De voorzitter stelt vast dat verzoekster, die onder de insluitingstitel ‘gijzeling’ in detentie verblijft, op grond van artikel 1e van de Regeling plaatsing, selectie en overplaatsing van gedetineerden niet is uitgesloten van het systeem van promoveren en degraderen. Verzoekster heeft, zo is onweersproken, voorafgaand aan de bestreden beslissing ook aan het plusprogramma deelgenomen. De voorzitter volgt het standpunt van de directeur dat verzoekster niet (althans: niet ‘officieel’) naar het plusprogramma kan promoveren dan ook niet.

Uit vaste jurisprudentie van de beroepscommissie (zie bijvoorbeeld RSJ 21 januari 2022, R-20/8217/GA) volgt dat, voorafgaand aan een beslissing tot degradatie naar het basisprogramma, de directeur een inzichtelijke en deugdelijke belangenafweging dient te maken.
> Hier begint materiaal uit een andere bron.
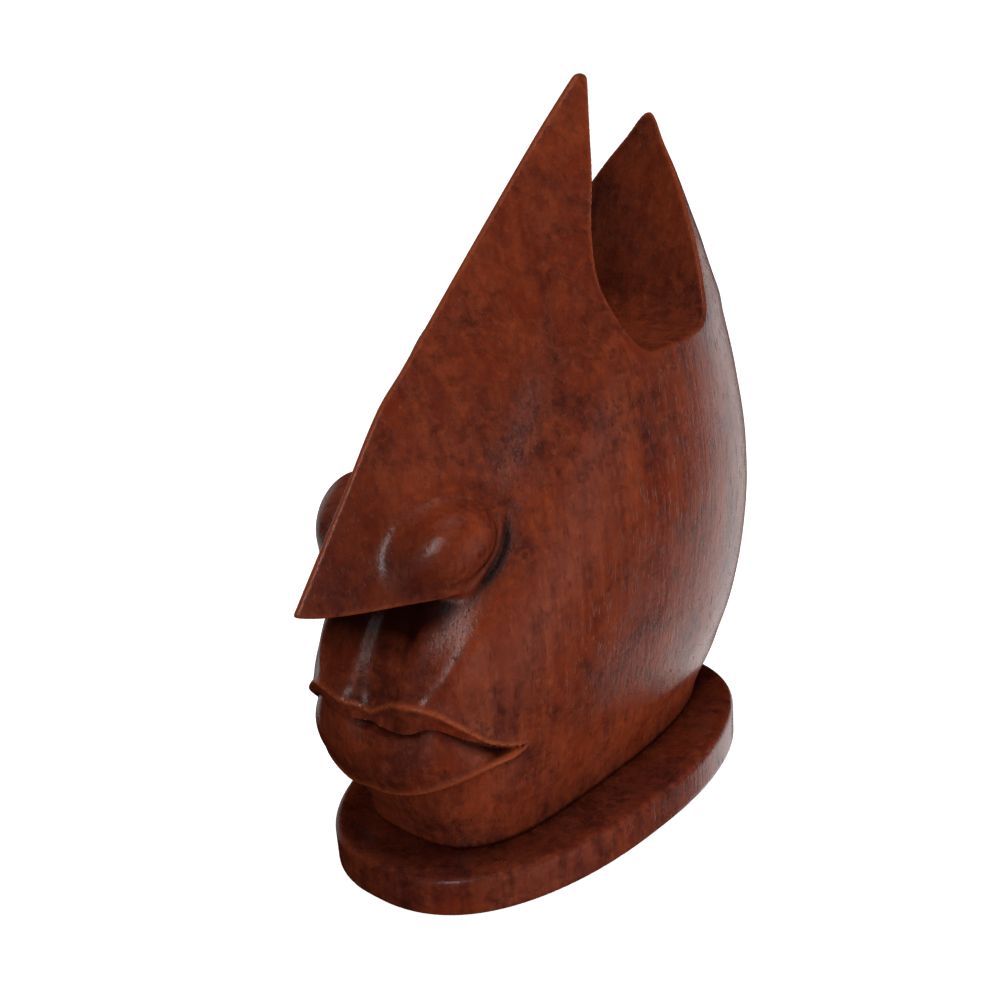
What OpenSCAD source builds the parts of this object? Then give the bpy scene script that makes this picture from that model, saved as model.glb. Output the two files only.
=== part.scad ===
// Eyeglasses display stand: a carved wooden half-portrait with a split crown.
// The glasses sit across the bridge of the nose with their folded temples in the notch behind the brow.
// +Z is up, the face looks along -Y, and the origin is the centre of the felt pad's resting face.

/* [Plinth] */
// Length of the plinth, front to back
plinth_length = 114; // [110:1:130]
// Width of the plinth
plinth_width = 69; // [66:1:80]
// Thickness of the plinth
plinth_thickness = 9.4; // [8:0.2:14]
// Squareness of the plinth's oval outline, where 2 is a true ellipse
plinth_squareness = 2.35; // [2:0.05:3]
// Width of the softened upper edge of the plinth
plinth_edge = 1.2; // [0.4:0.2:2]

/* [Head] */
// Height of the front spike above the underside of the plinth
head_height = 163.5; // [140:0.5:180]
// Greatest width of the cheeks
head_width = 66; // [58:1:68]
// How far the nose tip stands in front of the middle of the plinth
nose_reach = 67.5; // [60:0.5:75]
// How far the centre of the face lies to the left of the middle of the plinth
head_offset = 2; // [0:0.5:3]
// Height of the smooth bumps that form the lips
lip_height = 2.6; // [1:0.1:4]
// How far the nostrils swell out of the sides of the nose
nostril_swell = 5; // [2:0.5:6]

/* [Notch] */
// Height of the notch floor above the underside of the plinth
notch_floor = 109; // [102:1:114]
// How far the notch's front end lies behind the middle of the plinth
notch_front = 8.6; // [6:0.2:10]
// How far the foot of the notch's rear wall lies behind the middle of the plinth
notch_rear = 37; // [35:0.5:39]
// Lean of the notch's front wall, as run over rise
front_wall_lean = 0.45; // [0.35:0.05:0.6]
// Lean of the front spike's rear face above the throat, as run over rise
spike_lean = 0.6; // [0.58:0.01:0.64]
// Lean of the notch's rear wall, as run over rise
rear_wall_lean = 0.385; // [0.34:0.005:0.4]
// Radius of the notch's front corner
front_corner_radius = 13; // [8:1:15]
// Radius of the notch's rear corner
rear_corner_radius = 5; // [3:1:8]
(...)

Vanwege de ingrijpende gevolgen van die beslissing voor de gedetineerde, maar ook vanwege de toetsbaarheid van die beslissing achteraf door de beklag- en beroepscommissie, dient deze belangenafweging inzichtelijk te zijn en schriftelijk te worden vastgelegd. In het onderhavige geval is niet gebleken dat de beslissing om verzoekster terug te plaatsen in het basisprogramma door de directeur op schrift is gesteld, dan wel dat er enige (inzichtelijke en deugdelijke) belangenafweging ten grondslag heeft gelegen aan deze beslissing.

Gelet op het voorgaande zal de voorzitter het verzoek toewijzen en de tenuitvoerlegging van de bestreden beslissing schorsen met onmiddellijke ingang tot het moment waarop de beklagcommissie op het onderliggende beklag heeft beslist.

3. De uitspraak

De voorzitter wijst het verzoek toe en schorst de tenuitvoerlegging van de bestreden beslissing met onmiddellijke ingang tot het moment waarop de beklagcommissie op het onderliggende beklag heeft beslist.

Deze uitspraak is op 28 april 2022 gegeven door mr. C.N. Dijkstra, voorzitter, bijgestaan door mr. L. van der Linden, secretaris.